A memorable ceremony to open the Olympics found Paris plumbing its haunted past to acknowledge the world’s ever-present dangers.
By Sally JenkinsJuly 27, 2024 at 4:45 p.m. EDTHe was a faceless hooded ghost in rags of regiments past, leaping across the Paris rooftops, that parkour-torchbearer. His figure was confounding. The light he carried, was it the gleam of peace or the blaze of destruction? The 2024 Paris Games promise to be one of the most testing urban events in Olympic history, a security nightmare foretold by arson attacks on rail lines around France, and its organizers were not coating it in the usual sugary pageantry. The extraordinarily confrontational Opening Ceremonies, with torch borne by this dark knight, instead asked a direct question: Will the Olympic truce hold?

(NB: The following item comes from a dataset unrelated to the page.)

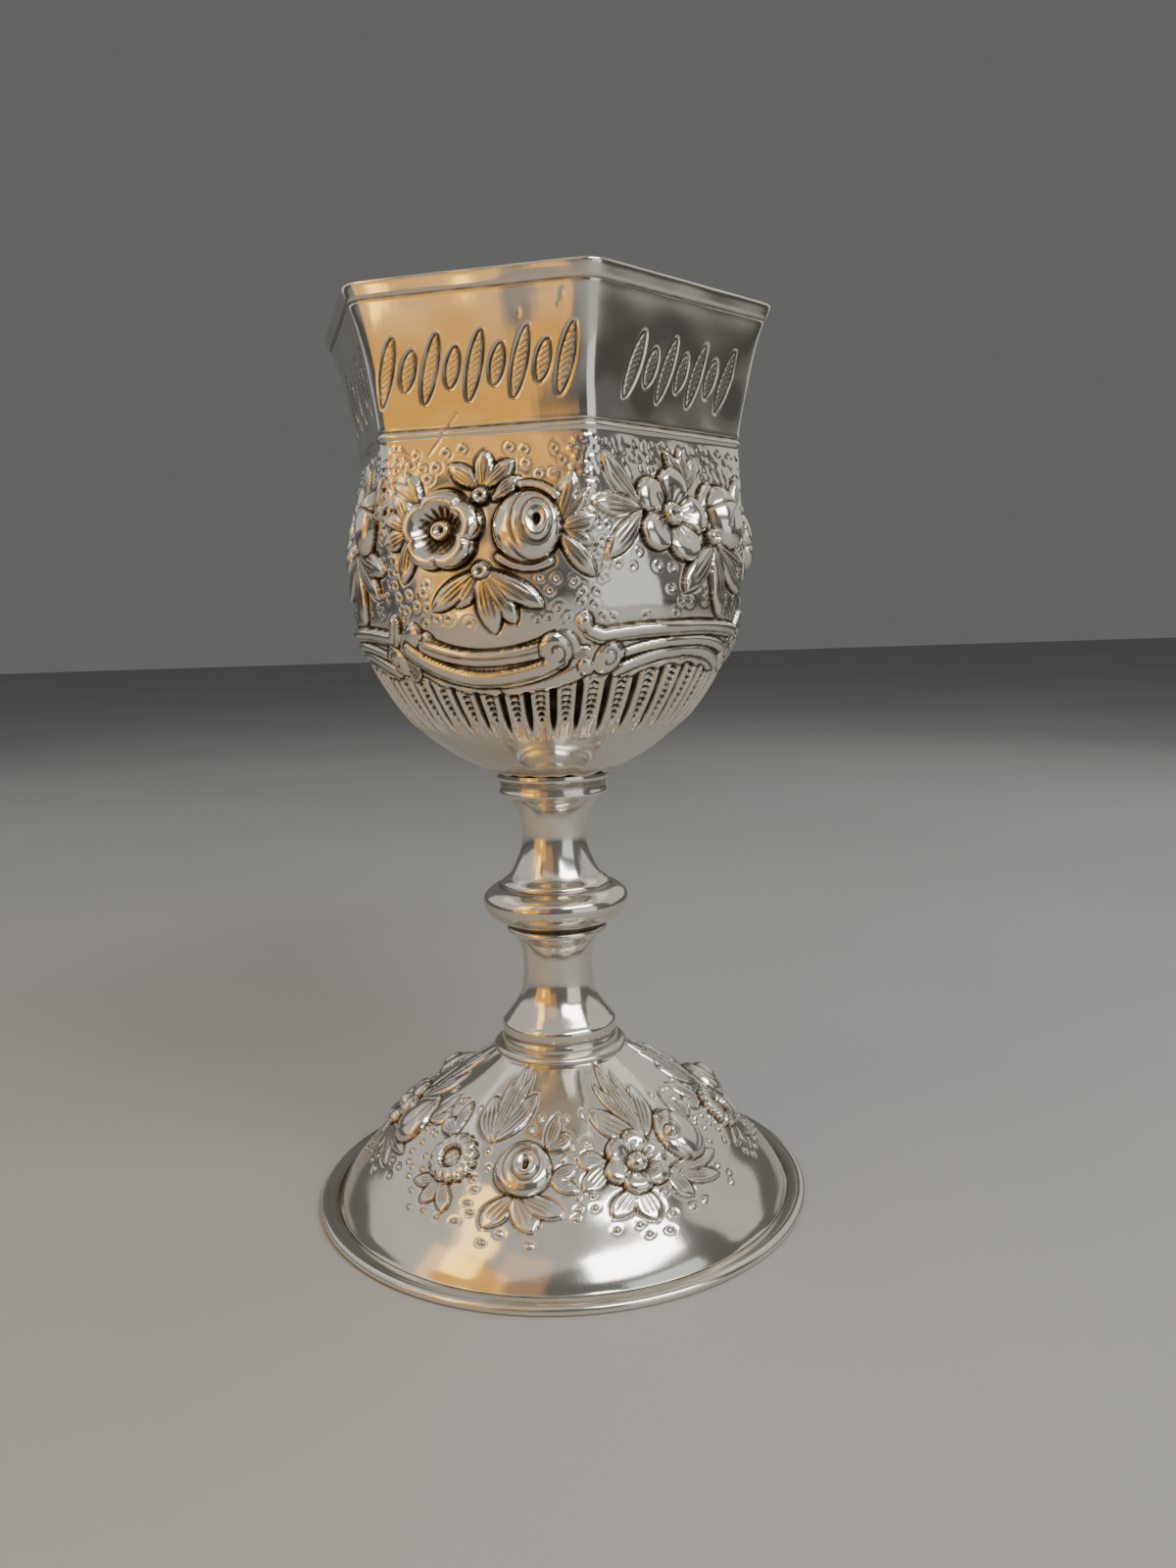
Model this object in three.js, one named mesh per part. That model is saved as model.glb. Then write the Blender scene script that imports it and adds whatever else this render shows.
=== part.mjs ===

The term “frank” is of course French. It comes from the Old French word “franc,” and the medieval Latin “francus,” meaning “freely, uninhibitedly outspoken.” That’s what this presentation aimed to be with its challenging imagery — blood and fire were everywhere. Usually, the Opening Ceremonies are candied and cloying, with hackneyed sequences of stuffed-animal mascots dancing with children, and the ever-obligatory chrysalis and butterflies. Sometimes these things go entertainingly or queasily wrong. Doves were grilled alive in the cauldron of the Olympic flame in Seoul in 1988. A giant baby formation in London in 2012 looked more like a swollen monster in a sand dune, and most notoriously, in Hitler’s 1936 Berlin Games, thousands of pigeons were released only to be startled by cannon fire.
This was purposefully disturbing. There were no pixies prattling songs about peace in Paris. The Conciergerie, prison to Marie Antoinette, spouted ribbons of blood and red smoke from its windows, while a metal band clanged like iron doors slamming. The subjects of great paintings burst out of the frames to peer like inmates from windows of museums. An armored horsewoman, one part Joan of Arc and one part robot, clattered down the Seine as if charging to battle, bearing — the flag of peace?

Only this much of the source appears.